Das Wort Pragma in griechischen Buchstaben

Ist Dogma unausweichlich?

Ist der Shu-Schritt nicht das dogmatische Erlernen einer bestimmten Methode? Nun, Ja und Nein. Ein bisschen Dogma sehe ich da schon durchschimmern, aber warum ist es das so? Am Anfang brauchen wir Führung, wir brauchen bestimmte Regeln, die uns zur Lösung bringen. In dieser Hinsicht ist hier vielleicht Dogmatismus vorhanden, denn wir sollen den EINEN Weg ja nicht verlassen und in dieser Phase ist er ja unsere absolute Wahrheit. Aber wir sollten den Prozess als Ganzes betrachten und Shu ist eben nur der erste Schritt. Das für mich Wichtigste an diese Anschauung ist, dass um Meisterschaft in einem beliebigen Thema zu erlangen, viele verschiedene Sachen nötig sind.
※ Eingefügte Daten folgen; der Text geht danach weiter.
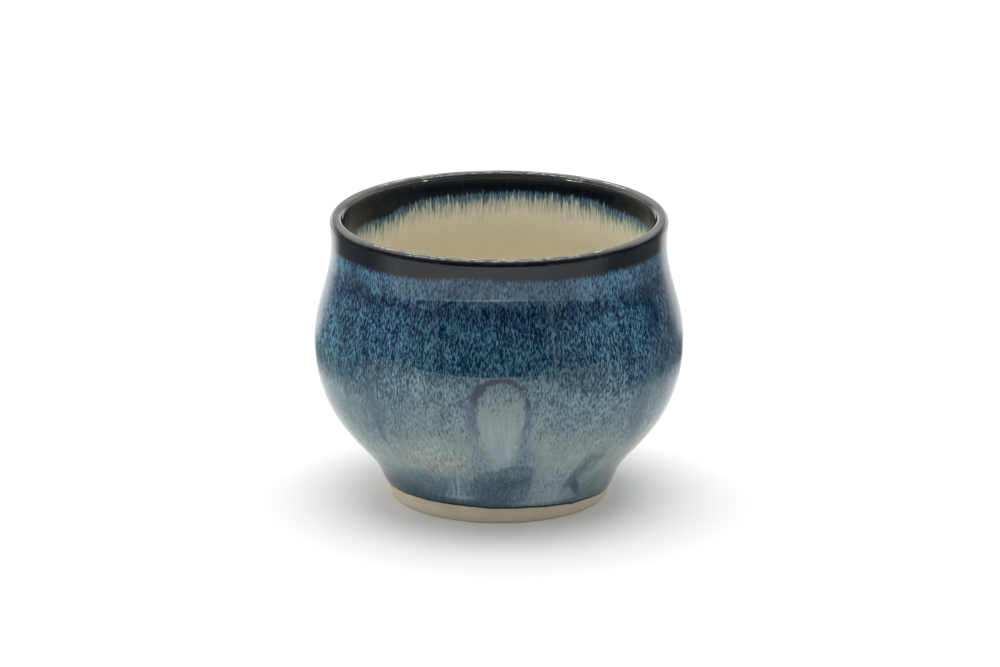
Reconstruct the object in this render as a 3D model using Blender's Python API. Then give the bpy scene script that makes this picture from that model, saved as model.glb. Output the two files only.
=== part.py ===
"""Hand-thrown shaving mug: a round-bellied stoneware cup on a turned foot, with its glaze coats.

The pot stands on z = 0 with its axis on +Z. One outline, drawn in the plane of radius and height,
runs from under the foot, up the outside, over the lip and down the inside to the floor. The clay
body and each coat of glaze are turned from stretches of that outline, set back by the depth at
which they lie below the finished surface.
"""

import math

import bmesh
import bpy
import numpy as np
from mathutils import Vector
from mathutils.geometry import interpolate_bezier

MM = 0.001

# Overall sizes, in millimetres.
BELLY_RADIUS = 50.0
BELLY_HEIGHT = 44.2
NECK_RADIUS = 45.4
NECK_HEIGHT = 70.6
LIP_RADIUS = 45.7
LIP_BEAD = 1.8          # radius of the rounded lip in section
MUG_HEIGHT = 78.0

# Turned foot.
FOOT_RADIUS = 29.0      # outer edge where it stands
FOOT_EDGE = 0.4         # sponged edge of the foot
FOOT_RING_INNER = 24.0
RECESS_RADIUS = 22.6
RECESS_DEPTH = 3.0
SHOULDER_RADIUS = 32.6  # where the foot turns out into the wall
SHOULDER_HEIGHT = 8.2
SHOULDER_LEAN = math.radians(26.3)

# Inside of the cup.
INNER_NECK_RADIUS = 41.5
INNER_NECK_HEIGHT = 70.0
INNER_BELLY_RADIUS = 45.4
INNER_BELLY_HEIGHT = 45.0
FLOOR_HEIGHT = 8.6

# Glaze coats: thickness of each, and the clearance kept between neighbouring solids.
BLUE_COAT = 0.6
DARK_COAT = 0.5
LINER_COAT = 0.5
GAP = 0.3
BARE_CLAY_HEIGHT = 4.5  # the foot is wiped clean up to here
DARK_HEM = 0.8          # dark coat left showing below the blue one

SEGMENTS = 48           # round the axis; a multiple of 4, so the box is true

UNDER_BLUE = BLUE_COAT + GAP
CLAY_UNDER_BLUE = UNDER_BLUE + DARK_COAT + GAP
CLAY_UNDER_DARK = DARK_COAT + GAP
CLAY_UNDER_LINER = LINER_COAT + GAP


def bezier(start, handle_a, handle_b, end, steps):
    """Points along one Bezier span of (radius, height), without its first point."""
    knots = [Vector((x, z, 0.0)) for x, z in (start, handle_a, handle_b, end)]
    return [(p.x, p.y) for p in interpolate_bezier(*knots, steps + 1)][1:]


def lip_arc(centre, bead, steps):
    """Points over the lip, from its outer side to its inner side, without the first point."""
    angles = [math.pi * i / steps for i in range(1, steps + 1)]
    return [(centre[0] + bead * math.cos(a), centre[1] + bead * math.sin(a)) for a in angles]


def foot_cone(height):
    """Radius and height of a point on the straight flare of the foot."""
    flare = (SHOULDER_RADIUS - FOOT_RADIUS) / SHOULDER_HEIGHT
    return (FOOT_RADIUS + flare * height, height)


def cup_outline():
    """The glazed outline as an array of points, and the index of each named station in it."""
    lip_height = MUG_HEIGHT - LIP_BEAD
    lean = Vector((math.sin(SHOULDER_LEAN), math.cos(SHOULDER_LEAN))) * 9.1
    shoulder = (SHOULDER_RADIUS, SHOULDER_HEIGHT)
    belly = (BELLY_RADIUS, BELLY_HEIGHT)
    neck = (NECK_RADIUS, NECK_HEIGHT)
    lip_outer = (LIP_RADIUS, lip_height)
    lip_centre = (LIP_RADIUS - LIP_BEAD, lip_height)
    lip_inner = (LIP_RADIUS - 2 * LIP_BEAD, lip_height)
    inner_neck = (INNER_NECK_RADIUS, INNER_NECK_HEIGHT)
    inner_belly = (INNER_BELLY_RADIUS, INNER_BELLY_HEIGHT)
    floor = (0.0, FLOOR_HEIGHT)

    spans = [
        ("shoulder", [shoulder]),
        ("belly", bezier(shoulder, (shoulder[0] + lean.x, shoulder[1] + lean.y),
                         (belly[0], belly[1] - 22.6), belly, 8)),
        ("neck", bezier(belly, (belly[0], belly[1] + 9.0), (neck[0], neck[1] - 10.1), neck, 5)),
        ("lip_outer", bezier(neck, (neck[0], neck[1] + 3.0),
                             (lip_outer[0], lip_outer[1] - 0.5), lip_outer, 2)),
        ("lip_inner", lip_arc(lip_centre, LIP_BEAD, 6)),
        ("inner_neck", bezier(lip_inner, (lip_inner[0], lip_inner[1] - 1.5),
                              (inner_neck[0], inner_neck[1] + 2.0), inner_neck, 2)),
        ("inner_belly", bezier(inner_neck, (inner_neck[0], inner_neck[1] - 9.5),
                               (inner_belly[0], inner_belly[1] + 9.0), inner_belly, 4)),
        ("floor", bezier(inner_belly, (inner_belly[0], inner_belly[1] - 23.0),
                         (29.0, FLOOR_HEIGHT), floor, 9)),
    ]
    points = [foot_cone(FOOT_EDGE)]
    stations = {"foot": 0}
    for name, span in spans:
        points += span
        stations[name] = len(points) - 1
    return np.array(points), stations


def inward_normals(points):
    """Unit normals that point from the finished surface into the clay, one for each point."""
    along = np.gradient(points, axis=0)
    along[-1] = (-1.0, 0.0)
    normals = np.stack([-along[:, 1], along[:, 0]], axis=1)
    return normals / np.linalg.norm(normals, axis=1, keepdims=True)


OUTLINE, STATION = cup_outline()
INWARD = inward_normals(OUTLINE)


def stretch(first, last, depth=0.0):
    """Outline points from one station to another, both included, at a depth below the surface."""
    span = slice(STATION[first], STATION[last] + 1)
    return [tuple(p) for p in OUTLINE[span] + INWARD[span] * depth]


def raised_start(points, rise):
    """The same points with the first one moved up or down."""
    return [(points[0][0], points[0][1] + rise)] + points[1:]


def raised_end(points, rise):
    """The same points with the last one moved up or down."""
    return points[:-1] + [(points[-1][0], points[-1][1] + rise)]


def clay_profile():
    """Section of the clay: bare foot, a wall set back under the coats, the lip and the floor."""
    underside = [
        (0.0, RECESS_DEPTH),
        (RECESS_RADIUS, RECESS_DEPTH),
        (FOOT_RING_INNER - FOOT_EDGE, FOOT_EDGE),
        (FOOT_RING_INNER, 0.0),
        (FOOT_RADIUS - FOOT_EDGE, 0.0),
    ]
    ledge_radius, ledge_height = foot_cone(BARE_CLAY_HEIGHT)
    ledge = [(ledge_radius, ledge_height), (ledge_radius - CLAY_UNDER_BLUE, ledge_height)]
    wall = raised_end(stretch("shoulder", "neck", CLAY_UNDER_BLUE), CLAY_UNDER_DARK)
    rim = raised_start(stretch("neck", "inner_neck", CLAY_UNDER_DARK), CLAY_UNDER_DARK)
    inside = stretch("inner_neck", "floor", CLAY_UNDER_LINER)[1:]
    return underside + stretch("foot", "foot") + ledge + wall + rim + inside


def dark_profile():
    """Section of the dark coat: a hem above the foot, a skin under the blue, and the whole rim."""
    hem_radius, hem_height = foot_cone(BARE_CLAY_HEIGHT + GAP)
    edge_radius, edge_height = foot_cone(BARE_CLAY_HEIGHT + GAP + DARK_HEM)
    outside = [
        (hem_radius, hem_height),
        (edge_radius, edge_height),
        (edge_radius - UNDER_BLUE, edge_height),
    ]
    outside += stretch("shoulder", "neck", UNDER_BLUE) + stretch("neck", "inner_neck")
    rim = raised_start(stretch("neck", "inner_neck", DARK_COAT), DARK_COAT)
    wall = raised_end(stretch("shoulder", "neck", UNDER_BLUE + DARK_COAT), DARK_COAT)
    foot_end = [(hem_radius - UNDER_BLUE - DARK_COAT, hem_height)]
    return outside + rim[::-1] + wall[::-1] + foot_end


def blue_profile():
    """Section of the blue coat, from its hem above the foot up to the dark rim band."""
    hem_radius, hem_height = foot_cone(BARE_CLAY_HEIGHT + 2 * GAP + DARK_HEM)
    outside = [(hem_radius, hem_height)] + raised_end(stretch("shoulder", "neck"), -GAP)
    inside = raised_end(stretch("shoulder", "neck", BLUE_COAT), -GAP)
    return outside + inside[::-1] + [(hem_radius - BLUE_COAT, hem_height)]


def liner_profile():
    """Section of the cream coat: a thin bowl from the dark band down to the axis."""
    inside = raised_start(stretch("inner_neck", "floor"), -GAP)
    outside = raised_start(stretch("inner_neck", "floor", LINER_COAT), -GAP)
    return outside[::-1] + inside


def finish(name, colour, roughness):
    """A plain Principled BSDF material for one sub-part."""
    material = bpy.data.materials.new(name)
    material.use_nodes = True
    material.diffuse_color = (*colour, 1.0)
    shader = material.node_tree.nodes["Principled BSDF"]
    shader.inputs["Base Color"].default_value = (*colour, 1.0)
    shader.inputs["Roughness"].default_value = roughness
    shader.inputs["Metallic"].default_value = 0.0
    return material


def turn(name, profile, material, closed):
    """Spin a section round +Z into one closed solid.

    A closed section is a ring of points clear of the axis; an open one starts and ends on it.
    """
    shape = bmesh.new()
    verts = [shape.verts.new((radius * MM, 0.0, height * MM)) for radius, height in profile]
    edges = [shape.edges.new(pair) for pair in zip(verts, verts[1:])]
    if closed:
        edges.append(shape.edges.new((verts[-1], verts[0])))
    bmesh.ops.spin(shape, geom=verts + edges, cent=(0, 0, 0), axis=(0, 0, 1),
                   steps=SEGMENTS, angle=2 * math.pi, use_merge=True)
    bmesh.ops.remove_doubles(shape, verts=shape.verts, dist=1e-6)
    bmesh.ops.recalc_face_normals(shape, faces=shape.faces)
    mesh = bpy.data.meshes.new(name)
    shape.to_mesh(mesh)
    shape.free()
    mesh.shade_smooth()
    mesh.set_sharp_from_angle(angle=math.radians(35.0))
    mesh.materials.append(material)
    part = bpy.data.objects.new(name, mesh)
    bpy.context.scene.collection.objects.link(part)
    return part


def main():
    """Clear the scene and make the clay body and its three coats under one empty."""
    for old in list(bpy.data.objects):
        bpy.data.objects.remove(old, do_unlink=True)

    mug = bpy.data.objects.new("mug", None)
    bpy.context.scene.collection.objects.link(mug)
    parts = [
        turn("clay_body", clay_profile(), finish("clay", (0.42, 0.37, 0.28), 0.85), False),
        turn("dark_glaze", dark_profile(), finish("dark_glaze", (0.012, 0.016, 0.024), 0.2), True),
        turn("blue_glaze", blue_profile(), finish("blue_glaze", (0.09, 0.17, 0.22), 0.15), True),
        turn("liner_glaze", liner_profile(), finish("liner_glaze", (0.42, 0.37, 0.23), 0.35), False),
    ]
    for part in parts:
        part.parent = mug


if __name__ == "__main__":
    main()
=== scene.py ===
"""Looks of a hand-thrown stoneware shaving mug: clay, three coats of glaze, and a plain light tent.

The cup is a turned shape. One contour, in the plane of radius and height, runs from the edge of the
foot up the outside, over the lip and down the inside to the middle of the floor. Every piece is a
closed section laid along that contour, and one Geometry Nodes tree turns the sections round +Z. The
front of the cup is -Y. Lengths are in metres in the meshes and in millimetres in the design values.
"""

import logging
import math
from dataclasses import dataclass, field
from enum import Enum
from typing import Callable, Sequence

import bpy
import numpy as np
from mathutils import Matrix, Vector
from mathutils.geometry import interpolate_bezier

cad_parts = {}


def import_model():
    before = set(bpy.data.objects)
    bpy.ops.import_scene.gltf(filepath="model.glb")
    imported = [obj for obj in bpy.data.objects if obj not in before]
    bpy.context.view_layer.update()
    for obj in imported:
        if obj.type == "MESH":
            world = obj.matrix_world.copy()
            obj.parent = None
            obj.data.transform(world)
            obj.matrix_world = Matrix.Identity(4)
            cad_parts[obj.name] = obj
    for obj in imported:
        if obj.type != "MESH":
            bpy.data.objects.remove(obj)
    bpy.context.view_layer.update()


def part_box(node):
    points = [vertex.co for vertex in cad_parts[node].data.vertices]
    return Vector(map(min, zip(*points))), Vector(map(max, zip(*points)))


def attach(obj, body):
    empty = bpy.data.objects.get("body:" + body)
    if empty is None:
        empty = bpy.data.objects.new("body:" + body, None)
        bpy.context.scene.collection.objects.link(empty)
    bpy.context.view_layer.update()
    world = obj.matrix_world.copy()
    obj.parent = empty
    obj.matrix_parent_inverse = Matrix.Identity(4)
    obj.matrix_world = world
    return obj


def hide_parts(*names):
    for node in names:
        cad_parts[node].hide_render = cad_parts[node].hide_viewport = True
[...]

Führung und Regeln sind eine davon aber experimentieren, ausprobieren und eigene Wege gehen, gehören genauso dazu.
Wie lange dauert es von Shu zu Ha und was ist genügend Erfahrung? Wie lange dauert es, bis diese etwas dogmatische Phase zu Ende geht? Eine einzige Antwort gibt es dafür nicht. Meiner Meinung nach ist das vom Lernenden abhängig. Menschen brauchen unterschiedlich lang, um Theorie und Praxis des EINEN Weges auf ein hohes Niveau zu bringen und das ist in meinen Augen notwendig um die zweite Phase zu erreichen. Das bedeutet, dass uns am Anfang des Lernens eine mehr oder weniger lange Zeit des Dogmas zu Leibe rückt. Die Kunst besteht darin, diese Zeit so kurz wie möglich zu gestalten, ohne jedoch die Ziele aus den Augen zu verlieren, nämlich eine Lösung für unser Problem zu finden und zu erlernen.
Lange Rede, kurzer Sinn. Ein gewisses Maß an Dogma wird uns nicht erspart bleiben. Das ist eben der Impuls, der uns erlaubt mit der Technik Bekanntschaft zu machen und uns ermöglicht den Weg zu gehen. Ohne diesen ersten Kontakt können wir leider nicht die Wissenstreppe hinaufsteigen. In anderen Worten: Wir nutzen diese drei Phasen, um besser zu werden. In diesem Sinne werden wir erst kopieren, dann assimilieren und erst am Ende sind wir in der Lage Eigenes zu kreieren. Voll im Sinne der agilen Bewegung erst Inspect und später Adapt.

Ein letzter Gedanke

In der Softwareentwicklung ist es schon mehr als einmal vorgekommen, dass Teams einfach gesagt bekommen: Ihr seid jetzt agil, da sind ein paar Boards und Klebezetteln und jetzt macht. Dann wird, z. B. Scrum ausgelobt und von heute auf morgen ist irgendjemand Scrum Master, der Chef wird „logischerweise“ zum Product Owner und Tadaaaaa: Agiles Team ist da.
Kann das überhaupt zum Erfolg führen? Ich halte das für schwierig. Viel zu oft kommt es vor, dass in Ermangelung besseren Wissens alle Regeln der ausgewählten Methode blindlings durchgesetzt werden, ohne zu verstehen, warum. Das „Buch“ wird penibel befolgt, ohne jegliche Gestaltungsfreiheit. Zeit zum Lernen bleibt kaum. Das sind nicht die Voraussetzungen, die notwendig sind, um erfolgreich zu sein.
Lasst mich nur nochmal kurz erwähnen, dass Dogma am Angang des Lernprozesses hilfreich sein kann, wenn nicht sogar notwendig ist. Aber es muss sich nur um eine Phase handeln, die wir so kurz wie nötig halten sollten. In kleinen Inkrementen zu arbeiten und sich kritisch mit dem Prozess auseinanderzusetzen, verkürzt meiner Erfahrung nach, die Zeit des „Dogmas“.
Wie viel Dogma man braucht, hängt natürlich davon ab, wie viel Erfahrung im „Raum“ vorhanden ist und auch davon wie viel Offenheit für Änderungen existiert. Nutze das, was dir zur Verfügung steht. Lerne immer Unbekanntes. Übe, übe und übe nochmal. Passt die Regeln an die Bedürfnisse des Teams an, ohne das Ziel aus den Augen zu verlieren: Hochqualitativer Software erstellen mit maximalem Kundenwert so schnell, wie es euch möglich ist.